■ MATERIAL TO PROCESS:

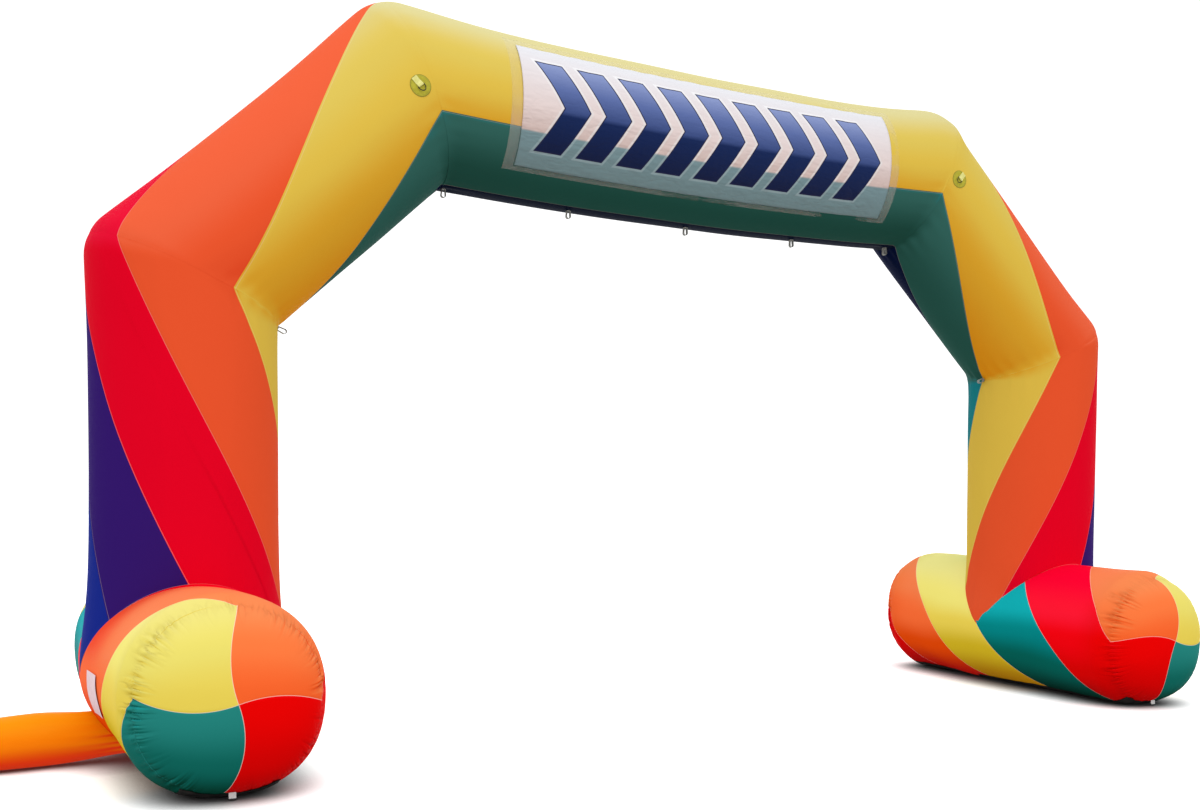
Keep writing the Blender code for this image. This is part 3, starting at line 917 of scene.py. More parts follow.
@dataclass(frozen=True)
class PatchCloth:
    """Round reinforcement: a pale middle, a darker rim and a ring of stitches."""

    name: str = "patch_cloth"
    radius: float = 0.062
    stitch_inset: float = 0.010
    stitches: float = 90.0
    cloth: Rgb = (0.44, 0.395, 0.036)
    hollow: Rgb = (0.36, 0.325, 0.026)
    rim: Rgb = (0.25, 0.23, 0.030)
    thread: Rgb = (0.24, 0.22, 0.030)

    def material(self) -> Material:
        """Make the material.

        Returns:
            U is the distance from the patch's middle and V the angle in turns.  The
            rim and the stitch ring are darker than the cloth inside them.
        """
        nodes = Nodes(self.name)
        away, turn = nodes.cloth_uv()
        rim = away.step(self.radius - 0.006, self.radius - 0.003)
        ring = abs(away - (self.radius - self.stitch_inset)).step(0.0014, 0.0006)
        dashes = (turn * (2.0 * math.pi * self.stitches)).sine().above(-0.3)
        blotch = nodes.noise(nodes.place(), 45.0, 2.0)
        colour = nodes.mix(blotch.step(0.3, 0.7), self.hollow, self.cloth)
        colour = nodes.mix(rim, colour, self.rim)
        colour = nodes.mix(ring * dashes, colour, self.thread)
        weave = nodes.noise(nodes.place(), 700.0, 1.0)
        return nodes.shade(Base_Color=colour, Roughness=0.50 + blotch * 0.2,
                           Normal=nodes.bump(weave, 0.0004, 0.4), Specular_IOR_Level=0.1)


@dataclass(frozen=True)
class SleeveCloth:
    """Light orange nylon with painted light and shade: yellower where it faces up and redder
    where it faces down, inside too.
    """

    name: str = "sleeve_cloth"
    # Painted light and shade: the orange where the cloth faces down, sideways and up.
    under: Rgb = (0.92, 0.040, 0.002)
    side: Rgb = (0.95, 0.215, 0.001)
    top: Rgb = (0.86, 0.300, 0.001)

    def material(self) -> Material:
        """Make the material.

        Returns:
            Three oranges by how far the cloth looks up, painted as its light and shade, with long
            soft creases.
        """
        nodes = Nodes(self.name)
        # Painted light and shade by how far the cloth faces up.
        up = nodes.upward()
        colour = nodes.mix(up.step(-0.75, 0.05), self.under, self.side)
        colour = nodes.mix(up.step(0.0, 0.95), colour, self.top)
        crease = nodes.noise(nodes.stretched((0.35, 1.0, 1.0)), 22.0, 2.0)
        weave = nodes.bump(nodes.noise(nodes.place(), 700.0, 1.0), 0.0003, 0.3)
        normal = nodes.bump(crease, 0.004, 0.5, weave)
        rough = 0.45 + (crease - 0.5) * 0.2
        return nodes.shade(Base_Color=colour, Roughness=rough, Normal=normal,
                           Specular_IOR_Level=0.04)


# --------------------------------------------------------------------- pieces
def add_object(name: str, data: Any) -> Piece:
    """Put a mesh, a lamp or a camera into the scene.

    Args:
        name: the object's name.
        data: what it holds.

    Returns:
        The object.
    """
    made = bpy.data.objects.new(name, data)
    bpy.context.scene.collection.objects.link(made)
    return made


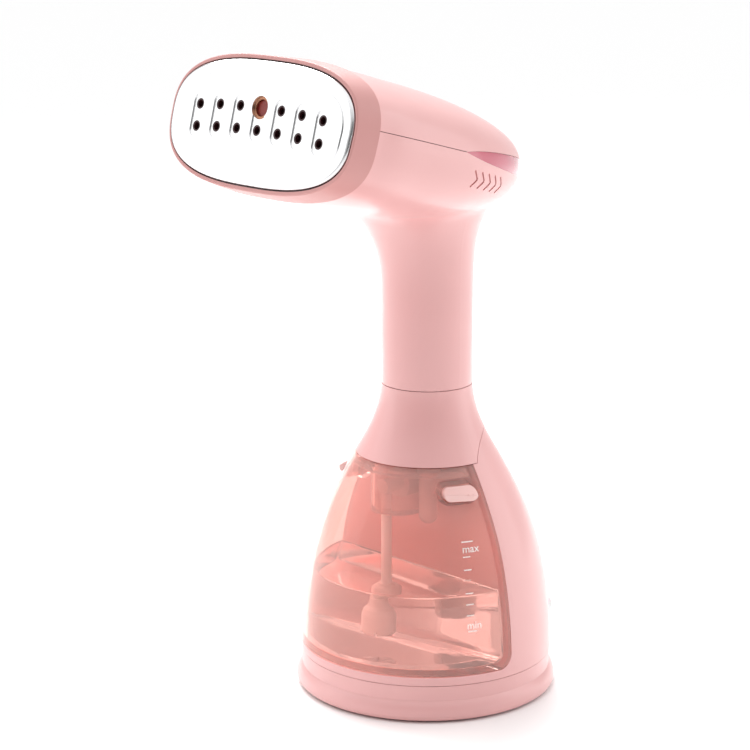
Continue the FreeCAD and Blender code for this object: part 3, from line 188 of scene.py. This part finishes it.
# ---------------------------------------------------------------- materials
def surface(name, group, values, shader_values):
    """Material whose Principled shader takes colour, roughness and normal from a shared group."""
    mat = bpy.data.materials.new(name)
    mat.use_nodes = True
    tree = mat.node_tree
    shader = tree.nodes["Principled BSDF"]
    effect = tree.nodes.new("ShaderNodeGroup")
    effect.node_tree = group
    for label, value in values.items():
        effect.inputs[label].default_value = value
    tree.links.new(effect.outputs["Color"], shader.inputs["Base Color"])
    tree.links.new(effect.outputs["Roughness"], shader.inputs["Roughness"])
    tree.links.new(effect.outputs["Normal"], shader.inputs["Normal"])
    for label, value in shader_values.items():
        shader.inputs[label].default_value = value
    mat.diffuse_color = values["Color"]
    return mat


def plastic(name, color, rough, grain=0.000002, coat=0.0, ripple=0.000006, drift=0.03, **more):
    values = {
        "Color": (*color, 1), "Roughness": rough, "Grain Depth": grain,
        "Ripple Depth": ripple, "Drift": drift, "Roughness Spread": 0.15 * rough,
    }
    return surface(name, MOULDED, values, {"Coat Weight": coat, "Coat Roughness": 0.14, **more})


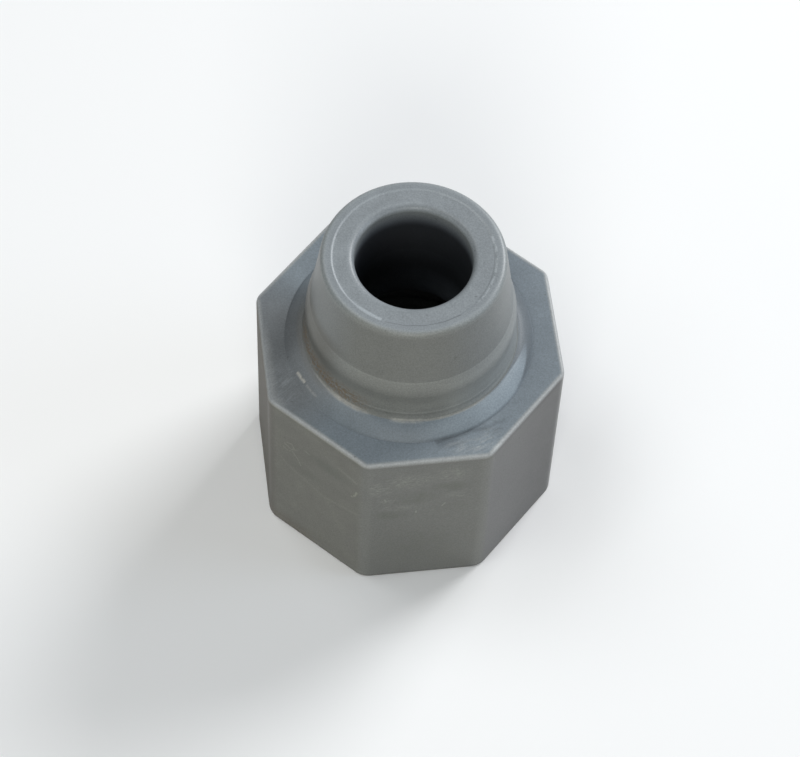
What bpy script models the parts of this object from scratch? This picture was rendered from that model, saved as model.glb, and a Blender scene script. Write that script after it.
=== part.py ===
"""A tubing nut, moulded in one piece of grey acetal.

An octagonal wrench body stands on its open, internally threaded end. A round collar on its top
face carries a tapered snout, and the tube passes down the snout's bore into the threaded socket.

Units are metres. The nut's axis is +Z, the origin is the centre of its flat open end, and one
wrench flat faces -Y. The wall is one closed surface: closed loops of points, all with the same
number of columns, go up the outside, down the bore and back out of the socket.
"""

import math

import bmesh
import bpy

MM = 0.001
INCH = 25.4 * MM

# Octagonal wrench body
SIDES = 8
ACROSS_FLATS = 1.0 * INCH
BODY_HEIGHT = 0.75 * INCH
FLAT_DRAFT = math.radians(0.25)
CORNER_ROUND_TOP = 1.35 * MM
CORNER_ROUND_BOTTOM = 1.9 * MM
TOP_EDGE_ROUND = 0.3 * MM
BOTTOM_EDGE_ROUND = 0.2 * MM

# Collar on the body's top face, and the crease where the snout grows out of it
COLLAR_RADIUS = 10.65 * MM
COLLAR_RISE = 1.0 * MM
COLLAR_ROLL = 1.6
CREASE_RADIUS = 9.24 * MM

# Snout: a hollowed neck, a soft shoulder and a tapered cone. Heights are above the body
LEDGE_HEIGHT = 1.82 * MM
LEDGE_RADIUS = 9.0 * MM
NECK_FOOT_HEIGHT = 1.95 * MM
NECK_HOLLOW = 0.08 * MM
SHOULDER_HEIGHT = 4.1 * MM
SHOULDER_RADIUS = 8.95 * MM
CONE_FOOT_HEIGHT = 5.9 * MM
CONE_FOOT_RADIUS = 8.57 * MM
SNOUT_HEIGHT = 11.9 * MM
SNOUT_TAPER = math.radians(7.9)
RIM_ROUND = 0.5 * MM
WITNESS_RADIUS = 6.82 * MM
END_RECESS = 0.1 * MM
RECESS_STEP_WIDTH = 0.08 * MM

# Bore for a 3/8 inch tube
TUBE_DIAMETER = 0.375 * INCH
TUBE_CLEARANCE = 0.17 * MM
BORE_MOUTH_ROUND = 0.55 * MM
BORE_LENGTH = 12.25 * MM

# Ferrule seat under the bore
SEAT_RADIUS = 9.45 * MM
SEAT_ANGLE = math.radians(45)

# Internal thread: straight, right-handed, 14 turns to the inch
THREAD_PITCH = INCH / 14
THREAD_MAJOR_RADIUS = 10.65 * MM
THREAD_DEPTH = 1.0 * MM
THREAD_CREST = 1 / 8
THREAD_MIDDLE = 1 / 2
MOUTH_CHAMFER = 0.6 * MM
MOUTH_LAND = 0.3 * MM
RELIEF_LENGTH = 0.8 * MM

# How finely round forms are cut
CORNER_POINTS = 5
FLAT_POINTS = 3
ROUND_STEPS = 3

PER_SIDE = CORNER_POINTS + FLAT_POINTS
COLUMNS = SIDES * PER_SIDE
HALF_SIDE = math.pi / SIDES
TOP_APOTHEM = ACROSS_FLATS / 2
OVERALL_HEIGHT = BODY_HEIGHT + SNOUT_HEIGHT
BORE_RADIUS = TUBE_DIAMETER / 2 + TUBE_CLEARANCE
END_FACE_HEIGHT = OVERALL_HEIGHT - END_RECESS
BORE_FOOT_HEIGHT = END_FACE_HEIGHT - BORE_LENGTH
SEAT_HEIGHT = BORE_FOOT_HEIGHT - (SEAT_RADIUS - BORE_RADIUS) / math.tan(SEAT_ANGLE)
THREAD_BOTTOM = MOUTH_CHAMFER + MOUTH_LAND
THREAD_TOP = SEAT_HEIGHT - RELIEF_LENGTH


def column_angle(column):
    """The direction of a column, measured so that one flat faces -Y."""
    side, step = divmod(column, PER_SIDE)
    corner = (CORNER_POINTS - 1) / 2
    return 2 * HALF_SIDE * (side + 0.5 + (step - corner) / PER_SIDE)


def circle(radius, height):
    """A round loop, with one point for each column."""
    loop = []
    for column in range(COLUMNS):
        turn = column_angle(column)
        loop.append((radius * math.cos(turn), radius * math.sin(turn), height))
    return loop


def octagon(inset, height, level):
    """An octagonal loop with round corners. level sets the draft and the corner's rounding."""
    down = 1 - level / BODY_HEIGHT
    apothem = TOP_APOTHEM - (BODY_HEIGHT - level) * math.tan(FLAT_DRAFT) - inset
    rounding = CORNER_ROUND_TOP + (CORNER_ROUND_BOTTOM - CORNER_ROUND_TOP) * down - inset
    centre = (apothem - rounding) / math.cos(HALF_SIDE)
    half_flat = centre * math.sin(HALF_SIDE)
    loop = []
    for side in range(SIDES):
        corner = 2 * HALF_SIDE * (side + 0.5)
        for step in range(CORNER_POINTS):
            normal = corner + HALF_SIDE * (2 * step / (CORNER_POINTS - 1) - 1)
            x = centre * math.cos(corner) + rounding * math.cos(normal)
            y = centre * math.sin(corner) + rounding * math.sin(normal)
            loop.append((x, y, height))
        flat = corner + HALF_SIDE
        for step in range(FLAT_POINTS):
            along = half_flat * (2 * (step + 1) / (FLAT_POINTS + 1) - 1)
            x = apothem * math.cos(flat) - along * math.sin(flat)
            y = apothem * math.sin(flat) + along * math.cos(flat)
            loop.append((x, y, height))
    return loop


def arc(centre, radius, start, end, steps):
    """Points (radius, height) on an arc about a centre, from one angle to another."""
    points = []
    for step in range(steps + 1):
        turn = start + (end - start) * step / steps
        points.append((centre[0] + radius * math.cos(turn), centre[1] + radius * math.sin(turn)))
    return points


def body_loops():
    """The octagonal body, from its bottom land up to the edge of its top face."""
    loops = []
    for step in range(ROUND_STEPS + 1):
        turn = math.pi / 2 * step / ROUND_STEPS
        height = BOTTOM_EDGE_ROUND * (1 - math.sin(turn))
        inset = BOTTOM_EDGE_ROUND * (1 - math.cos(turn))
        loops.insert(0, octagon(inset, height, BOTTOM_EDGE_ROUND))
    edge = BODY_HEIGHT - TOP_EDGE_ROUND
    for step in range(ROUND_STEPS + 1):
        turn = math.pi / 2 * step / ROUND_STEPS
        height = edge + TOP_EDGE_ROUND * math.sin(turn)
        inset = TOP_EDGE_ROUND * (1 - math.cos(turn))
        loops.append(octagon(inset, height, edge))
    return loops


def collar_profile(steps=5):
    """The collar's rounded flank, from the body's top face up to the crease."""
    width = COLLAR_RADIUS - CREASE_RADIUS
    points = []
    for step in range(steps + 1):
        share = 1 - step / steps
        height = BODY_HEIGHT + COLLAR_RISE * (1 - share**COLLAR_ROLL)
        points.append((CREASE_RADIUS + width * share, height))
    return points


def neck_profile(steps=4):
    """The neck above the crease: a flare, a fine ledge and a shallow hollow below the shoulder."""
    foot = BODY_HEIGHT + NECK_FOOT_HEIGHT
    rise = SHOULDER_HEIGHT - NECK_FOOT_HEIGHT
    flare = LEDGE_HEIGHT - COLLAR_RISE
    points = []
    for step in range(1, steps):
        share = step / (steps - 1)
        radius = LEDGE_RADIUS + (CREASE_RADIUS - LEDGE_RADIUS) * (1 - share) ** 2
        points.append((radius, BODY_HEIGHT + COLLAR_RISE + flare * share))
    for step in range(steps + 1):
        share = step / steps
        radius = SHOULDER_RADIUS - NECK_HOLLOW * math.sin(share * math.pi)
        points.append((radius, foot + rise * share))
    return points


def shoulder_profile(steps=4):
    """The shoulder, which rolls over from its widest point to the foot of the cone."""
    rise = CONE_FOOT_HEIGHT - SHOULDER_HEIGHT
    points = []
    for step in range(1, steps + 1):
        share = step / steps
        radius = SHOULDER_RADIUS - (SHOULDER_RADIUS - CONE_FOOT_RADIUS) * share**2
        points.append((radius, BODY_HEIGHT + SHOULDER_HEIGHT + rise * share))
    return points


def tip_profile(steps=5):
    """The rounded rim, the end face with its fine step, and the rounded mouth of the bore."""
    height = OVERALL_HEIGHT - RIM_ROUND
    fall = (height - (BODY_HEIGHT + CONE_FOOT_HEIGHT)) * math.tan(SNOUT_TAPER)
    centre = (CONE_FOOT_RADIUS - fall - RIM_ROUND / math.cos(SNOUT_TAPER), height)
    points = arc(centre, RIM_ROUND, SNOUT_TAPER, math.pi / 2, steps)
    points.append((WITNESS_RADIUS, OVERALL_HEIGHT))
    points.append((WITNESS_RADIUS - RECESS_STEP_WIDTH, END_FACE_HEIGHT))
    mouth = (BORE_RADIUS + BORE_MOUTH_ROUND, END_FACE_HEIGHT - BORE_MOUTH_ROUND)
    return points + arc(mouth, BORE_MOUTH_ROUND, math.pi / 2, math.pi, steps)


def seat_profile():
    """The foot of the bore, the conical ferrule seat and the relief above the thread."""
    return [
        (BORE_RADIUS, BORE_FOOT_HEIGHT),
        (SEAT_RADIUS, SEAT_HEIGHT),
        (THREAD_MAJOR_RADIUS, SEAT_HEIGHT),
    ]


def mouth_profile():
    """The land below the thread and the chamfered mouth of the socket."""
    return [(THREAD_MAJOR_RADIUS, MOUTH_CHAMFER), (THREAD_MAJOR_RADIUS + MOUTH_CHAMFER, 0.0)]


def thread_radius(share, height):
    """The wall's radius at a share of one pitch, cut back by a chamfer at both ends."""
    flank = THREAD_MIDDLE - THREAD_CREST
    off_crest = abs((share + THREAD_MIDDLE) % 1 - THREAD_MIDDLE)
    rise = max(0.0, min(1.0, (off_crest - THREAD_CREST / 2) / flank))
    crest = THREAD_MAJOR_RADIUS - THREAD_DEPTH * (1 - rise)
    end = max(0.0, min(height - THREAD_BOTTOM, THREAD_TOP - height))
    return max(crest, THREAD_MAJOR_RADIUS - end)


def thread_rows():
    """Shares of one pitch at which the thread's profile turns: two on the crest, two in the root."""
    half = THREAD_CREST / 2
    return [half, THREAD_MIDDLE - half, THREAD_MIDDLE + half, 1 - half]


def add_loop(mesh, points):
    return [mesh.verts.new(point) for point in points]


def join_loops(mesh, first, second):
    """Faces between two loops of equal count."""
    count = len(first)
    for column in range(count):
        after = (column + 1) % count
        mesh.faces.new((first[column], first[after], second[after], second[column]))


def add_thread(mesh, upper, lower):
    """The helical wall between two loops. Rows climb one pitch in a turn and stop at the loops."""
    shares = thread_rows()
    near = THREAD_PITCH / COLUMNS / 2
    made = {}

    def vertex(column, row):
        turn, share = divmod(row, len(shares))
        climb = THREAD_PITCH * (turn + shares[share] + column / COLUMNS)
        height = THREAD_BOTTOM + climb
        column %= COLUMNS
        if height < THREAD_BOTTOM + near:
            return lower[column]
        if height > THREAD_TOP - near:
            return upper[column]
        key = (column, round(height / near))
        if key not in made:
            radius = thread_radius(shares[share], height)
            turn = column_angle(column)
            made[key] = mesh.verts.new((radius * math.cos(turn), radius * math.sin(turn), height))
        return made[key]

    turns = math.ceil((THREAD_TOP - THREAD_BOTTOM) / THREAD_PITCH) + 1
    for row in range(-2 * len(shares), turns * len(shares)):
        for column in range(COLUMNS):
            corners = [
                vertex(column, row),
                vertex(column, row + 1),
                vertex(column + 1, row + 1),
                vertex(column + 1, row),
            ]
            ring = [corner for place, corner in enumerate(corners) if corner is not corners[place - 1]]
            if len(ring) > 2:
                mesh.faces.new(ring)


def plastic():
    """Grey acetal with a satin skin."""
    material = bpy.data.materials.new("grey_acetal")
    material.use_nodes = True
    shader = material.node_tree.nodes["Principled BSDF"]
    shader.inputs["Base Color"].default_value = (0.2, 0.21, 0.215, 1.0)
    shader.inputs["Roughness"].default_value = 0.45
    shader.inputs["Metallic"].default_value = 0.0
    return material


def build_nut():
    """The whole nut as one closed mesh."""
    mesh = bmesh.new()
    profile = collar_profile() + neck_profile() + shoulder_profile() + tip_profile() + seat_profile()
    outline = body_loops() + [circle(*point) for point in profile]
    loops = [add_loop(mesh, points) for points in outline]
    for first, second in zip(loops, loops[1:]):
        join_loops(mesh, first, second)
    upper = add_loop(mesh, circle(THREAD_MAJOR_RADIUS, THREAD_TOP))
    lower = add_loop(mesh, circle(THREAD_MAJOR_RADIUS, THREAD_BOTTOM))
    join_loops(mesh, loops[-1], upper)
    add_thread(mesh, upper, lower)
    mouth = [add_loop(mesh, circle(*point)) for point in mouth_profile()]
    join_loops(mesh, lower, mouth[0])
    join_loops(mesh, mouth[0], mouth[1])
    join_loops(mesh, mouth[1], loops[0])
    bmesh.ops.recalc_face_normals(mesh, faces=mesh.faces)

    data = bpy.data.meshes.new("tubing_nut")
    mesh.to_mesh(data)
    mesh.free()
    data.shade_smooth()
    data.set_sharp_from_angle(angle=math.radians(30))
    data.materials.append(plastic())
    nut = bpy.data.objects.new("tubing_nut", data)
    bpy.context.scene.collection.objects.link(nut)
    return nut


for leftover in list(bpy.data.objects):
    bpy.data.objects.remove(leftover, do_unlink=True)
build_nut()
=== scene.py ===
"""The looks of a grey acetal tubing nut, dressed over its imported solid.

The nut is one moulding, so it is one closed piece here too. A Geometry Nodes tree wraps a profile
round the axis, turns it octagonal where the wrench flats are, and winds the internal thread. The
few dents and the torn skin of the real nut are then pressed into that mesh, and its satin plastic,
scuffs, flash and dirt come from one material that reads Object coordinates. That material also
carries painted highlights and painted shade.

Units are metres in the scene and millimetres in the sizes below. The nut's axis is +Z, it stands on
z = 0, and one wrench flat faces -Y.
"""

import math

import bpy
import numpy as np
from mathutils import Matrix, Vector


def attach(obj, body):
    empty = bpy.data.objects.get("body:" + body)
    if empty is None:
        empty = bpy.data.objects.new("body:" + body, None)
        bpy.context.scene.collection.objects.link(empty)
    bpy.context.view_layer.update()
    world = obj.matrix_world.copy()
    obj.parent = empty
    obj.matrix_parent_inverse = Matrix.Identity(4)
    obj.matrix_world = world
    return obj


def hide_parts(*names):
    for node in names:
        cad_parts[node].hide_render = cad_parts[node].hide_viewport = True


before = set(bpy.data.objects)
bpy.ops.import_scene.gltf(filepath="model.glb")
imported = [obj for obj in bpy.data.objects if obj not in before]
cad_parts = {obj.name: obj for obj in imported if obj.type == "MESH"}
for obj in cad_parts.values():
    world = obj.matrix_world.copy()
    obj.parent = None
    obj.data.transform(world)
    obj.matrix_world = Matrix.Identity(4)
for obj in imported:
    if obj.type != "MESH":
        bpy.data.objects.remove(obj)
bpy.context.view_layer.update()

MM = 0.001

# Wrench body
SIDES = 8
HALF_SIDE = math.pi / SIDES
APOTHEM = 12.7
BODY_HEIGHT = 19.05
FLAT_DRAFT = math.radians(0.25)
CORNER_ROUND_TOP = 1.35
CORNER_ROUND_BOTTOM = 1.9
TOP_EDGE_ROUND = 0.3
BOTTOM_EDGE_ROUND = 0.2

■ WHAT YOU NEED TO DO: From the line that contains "for leftover in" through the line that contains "if empty is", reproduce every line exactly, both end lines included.

■ RESULT OF THIS EXERCISE:
for leftover in list(bpy.data.objects):
    bpy.data.objects.remove(leftover, do_unlink=True)
build_nut()
=== scene.py ===
"""The looks of a grey acetal tubing nut, dressed over its imported solid.

The nut is one moulding, so it is one closed piece here too. A Geometry Nodes tree wraps a profile
round the axis, turns it octagonal where the wrench flats are, and winds the internal thread. The
few dents and the torn skin of the real nut are then pressed into that mesh, and its satin plastic,
scuffs, flash and dirt come from one material that reads Object coordinates. That material also
carries painted highlights and painted shade.

Units are metres in the scene and millimetres in the sizes below. The nut's axis is +Z, it stands on
z = 0, and one wrench flat faces -Y.
"""

import math

import bpy
import numpy as np
from mathutils import Matrix, Vector


def attach(obj, body):
    empty = bpy.data.objects.get("body:" + body)
    if empty is None:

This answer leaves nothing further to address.